Imagine a young woman feeling called to the mission field, but her parents beg her to stay close. Or a man convicted to leave a high-paying job because of ethical concerns, while his friends call him foolish. Or a teenager choosing to break up with someone they love deeply because the relationship pulls them away from Christ.
These are real choices, not just sermons. And they’re never easy. But Jesus said they’re necessary.
We don’t get to follow him without cost. And sometimes that cost touches the things we hold most dear.
This isn’t about choosing between loving Jesus and loving others. It’s about choosing to love others through your love for Jesus. It’s about letting his voice carry more weight than anyone else’s—even the people who raised you, supported you, or know you best.
It’s a little like gravity. Every relationship in your life pulls on you in some way—your spouse, your kids, your friends. But the closer you get to Jesus, the more his gravity takes over.
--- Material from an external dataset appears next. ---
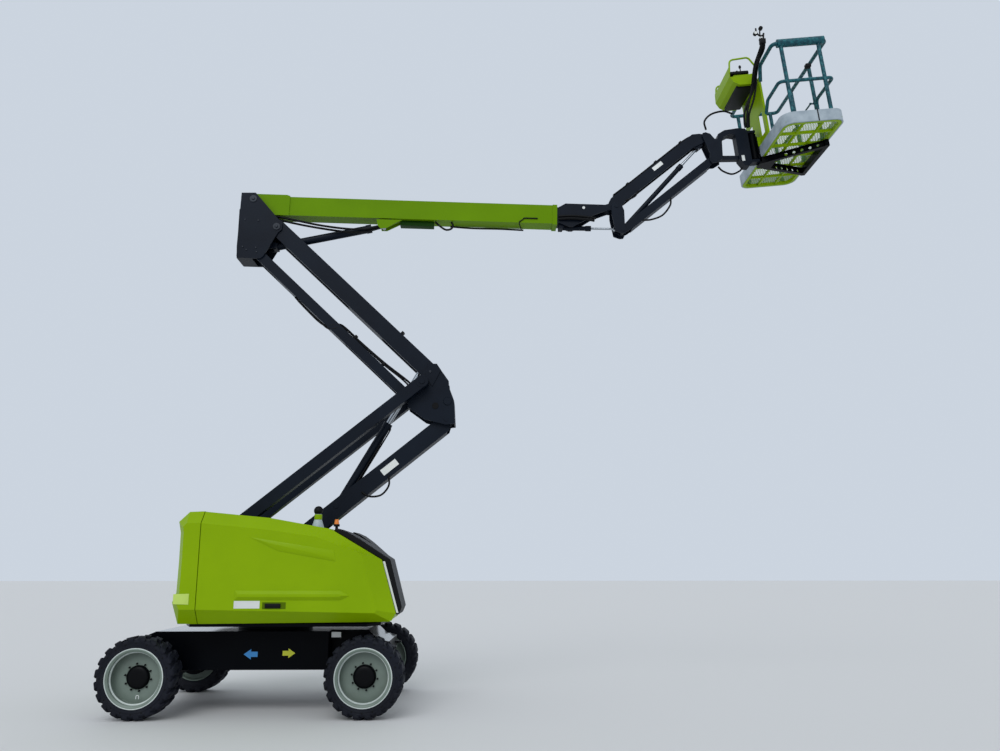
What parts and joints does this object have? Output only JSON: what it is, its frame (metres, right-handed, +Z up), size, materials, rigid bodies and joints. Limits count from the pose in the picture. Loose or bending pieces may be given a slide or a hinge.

He becomes the center of orbit. And every other relationship finds its place around him.
That doesn’t mean you cut people off or burn bridges. It means you start seeing those relationships through a new lens. You stop needing their approval to stay faithful. You stop using their expectations to measure your purpose. You stop confusing proximity with priority.
When Jesus becomes your only priority, you don’t love people less—you love them better. Your affection becomes purer. Your motives become cleaner. You stop using people to fill you, andstart serving people out of the fullness he gives you.
But make no mistake—there will still be friction. The moment may come when you have to choose: their expectations or His calling. Their comfort or his commands. Their acceptance or his approval.
And when that happens, remember: Jesus didn’t say this to push you away—he said it to pull you in. He’s not calling you to hate people—he’s calling you to love him with a kind of love that changes how you love everyone else.
Apply
Is there a relationship in your life—family or otherwise—that’s competing with your devotion to Jesus? Identify one area where your loyalty is divided. Then take one small step toward obedience this week, even if it’s uncomfortable.
Pray
Jesus, you are worthy of my full devotion. Teach me to love you more than I love being understood, accepted, or affirmed. Help me put you above every other voice in my life—even the ones that are closest to me. And as I love you first, teach me to love others best. In Jesus’ name. Amen.